* **EXERCISE**
Beginning at the first line of the data, print each line exactly, stopping after the line that contains "AHEAD_COST = 0.35".

*** DATA LINES

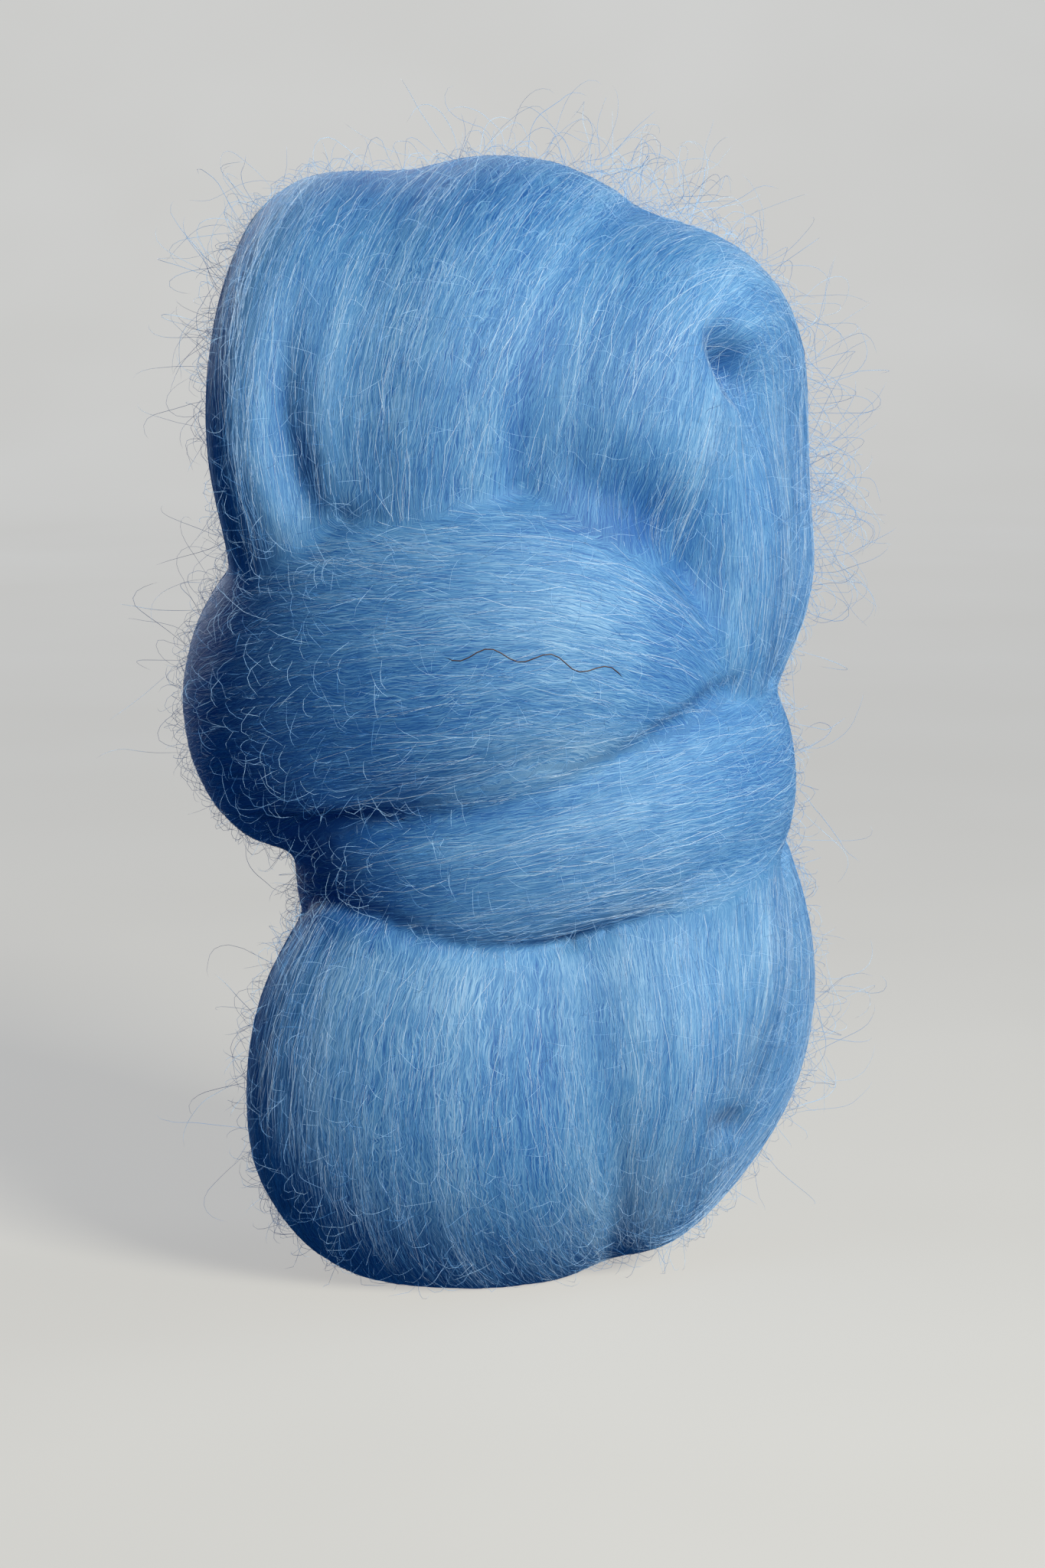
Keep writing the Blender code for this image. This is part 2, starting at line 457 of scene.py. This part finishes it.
def evened(values, rounds):
    """Values at the body's corners, evened out along its edges that many times."""
    for _ in range(rounds):
        total = values.copy()
        for column in range(values.shape[1]):
            total[:, column] += np.bincount(one, values[two, column], CORNERS)
            total[:, column] += np.bincount(two, values[one, column], CORNERS)
        values = total / (edges_at + 1)[:, None]
    return values


def body_normals():
    """Put the skin into the body's mesh and read the normals at its corners."""
    body_mesh.vertices.foreach_set("co", (skin * MM).ravel())
    body_mesh.update()
    return numbers(body_mesh.vertices, "normal", 3)


SECTION_REACH = 1.5 * STRAND_STEP  # how far ahead of a section a point may lie and still be tried there
AHEAD_COST = 0.35  # how much a millimetre ahead of a section counts beside one off the strand's skin


def on_strands(points):
    """For each strand: the points' misfits to its skin, their places along and round it, the fibres' ways."""
    fits = []
    for strand in strands:
        misfit = np.full(len(points), np.inf)
        place = np.zeros((len(points), 2))
        way = np.zeros((len(points), 3))
        last = len(strand.centre) - 1
        for i in range(last + 1):
            away = points - strand.centre[i]
            ahead = away @ strand.ahead[i]
            close = np.nonzero(np.abs(ahead) < SECTION_REACH)[0]
            sine = away[close] @ strand.side[i] / strand.wide[i]
            cosine = away[close] @ strand.lift[i] / strand.thick[i]
            radius = np.maximum(np.hypot(sine, cosine), 1e-6)
            ahead = ahead[close]
            miss = np.abs(radius - 1) * min(strand.wide[i], strand.thick[i])
            miss += AHEAD_COST * np.abs(ahead)
            better = miss < misfit[close]
            chosen = close[better]
            sine = (sine / radius)[better]
            cosine = (cosine / radius)[better]
            misfit[chosen] = miss[better]
            place[chosen, 0] = strand.length[i] + ahead[better]
            place[chosen, 1] = np.arctan2(sine, cosine)
            way[chosen] = strand.skin(min(i + 1, last), sine, cosine)
            way[chosen] -= strand.skin(max(i - 1, 0), sine, cosine)
        fits.append((misfit, place, unit(way)))
    return fits


# skin holds the body's corners in mm. which is the strand that each lies on, and place how far along that
# strand and how far round it in radians.
skin = evened(numbers(body_mesh.vertices, "co", 3) / MM, 4)
fits = on_strands(skin)
which = np.argmin([fit[0] for fit in fits], axis=0)
every = np.arange(CORNERS)
place = np.array([fit[1] for fit in fits])[which, every]
way = np.array([fit[2] for fit in fits])[which, every]

# The folds lean on each other and close up. Only where the wrap lies on them do the creases stay sharp, but
# for its lower edge on the right in front, where the foot swells up against it.
CLOSING_ROUNDS = 14
CLOSING_SPREAD = 50  # rounds of evening out that the creases rise towards
CLOSING_PACE = 1.5
SOFTENING = 30  # rounds of evening out that the closed creases end with
SWELL_RIGHT_OF = 12  # mm
SWELL_BELOW = 54  # mm


def fade(past, width):
    """From 0 at a border up to 1 a width past it."""
    return np.clip(past / width, 0, 1)


wrapped = (which == WRAPPED).astype(float)[:, None]
on_wrap = evened(wrapped, 24)[:, 0]
swell = fade(skin[:, 0] - SWELL_RIGHT_OF, 10) * fade(SWELL_BELOW - skin[:, 2], 6) * fade(-skin[:, 1], 8)
closing = np.clip(1.0 - 3.0 * on_wrap * (1 - swell), 0, 1)
for _ in range(CLOSING_ROUNDS):
    normal = body_normals()
    rise = ((evened(skin, CLOSING_SPREAD) - skin) * normal).sum(1)
    skin = skin + normal * (np.maximum(rise, 0) * closing * CLOSING_PACE)[:, None]
skin = skin + (evened(skin, SOFTENING) - skin) * closing[:, None]
skin = evened(skin, 2)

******

* **RESULT OF THE EXERCISE**
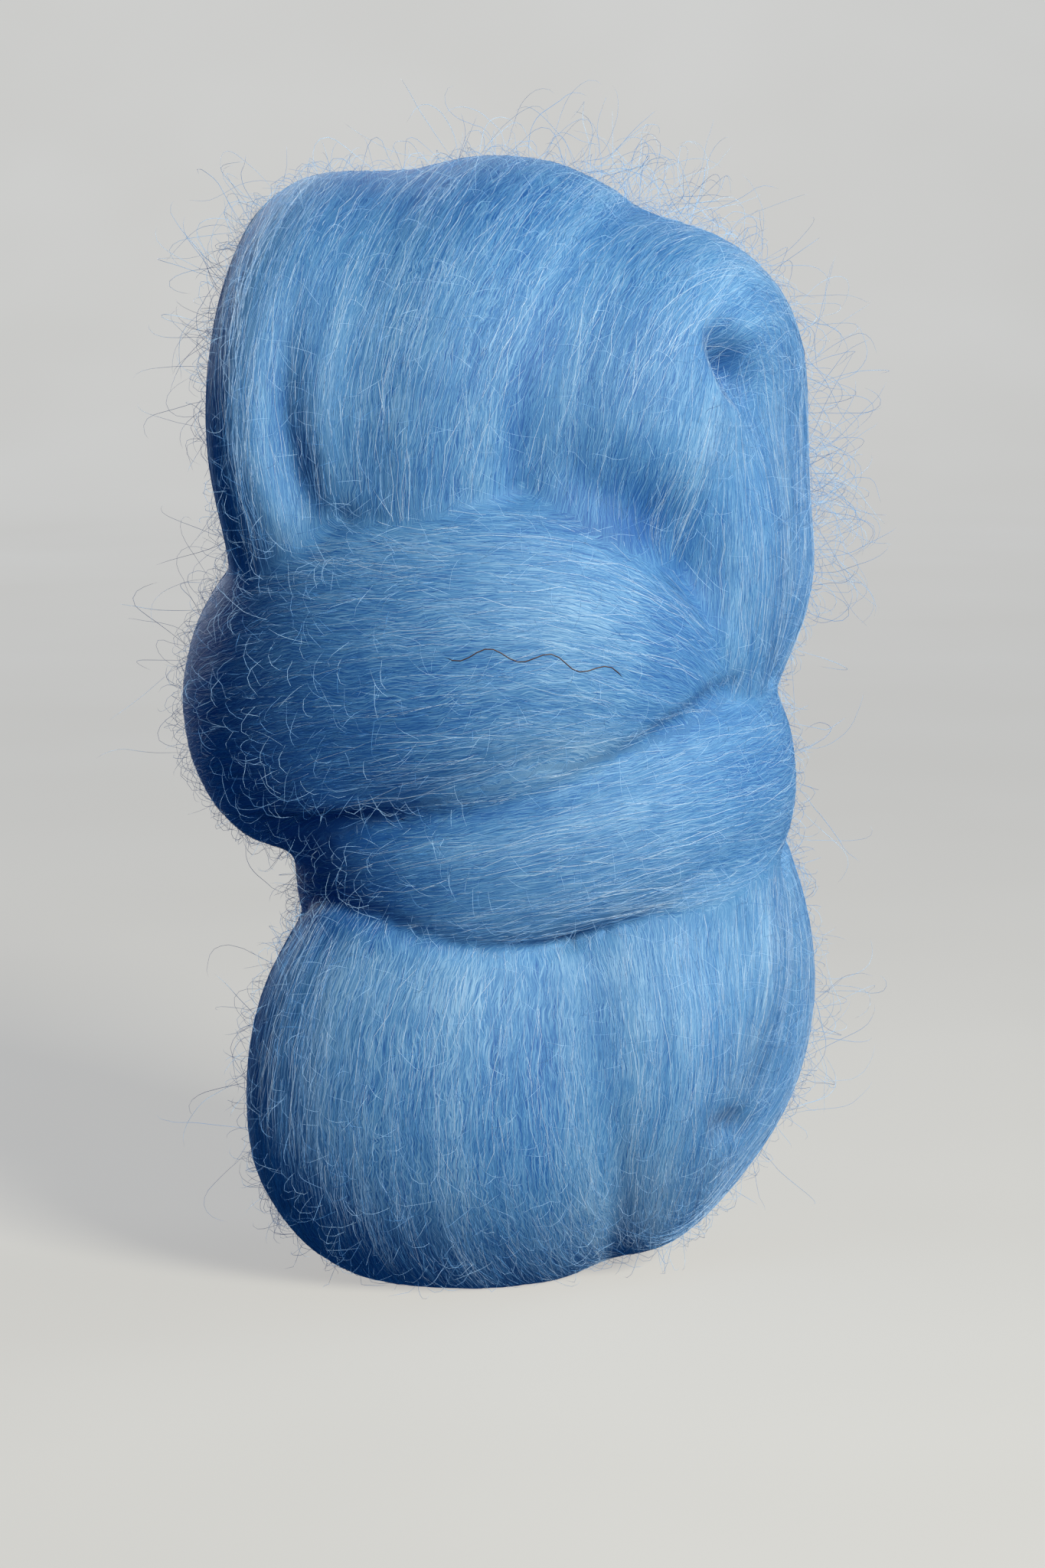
Keep writing the Blender code for this image. This is part 2, starting at line 457 of scene.py. This part finishes it.
def evened(values, rounds):
    """Values at the body's corners, evened out along its edges that many times."""
    for _ in range(rounds):
        total = values.copy()
        for column in range(values.shape[1]):
            total[:, column] += np.bincount(one, values[two, column], CORNERS)
            total[:, column] += np.bincount(two, values[one, column], CORNERS)
        values = total / (edges_at + 1)[:, None]
    return values


def body_normals():
    """Put the skin into the body's mesh and read the normals at its corners."""
    body_mesh.vertices.foreach_set("co", (skin * MM).ravel())
    body_mesh.update()
    return numbers(body_mesh.vertices, "normal", 3)


SECTION_REACH = 1.5 * STRAND_STEP  # how far ahead of a section a point may lie and still be tried there
AHEAD_COST = 0.35  # how much a millimetre ahead of a section counts beside one off the strand's skin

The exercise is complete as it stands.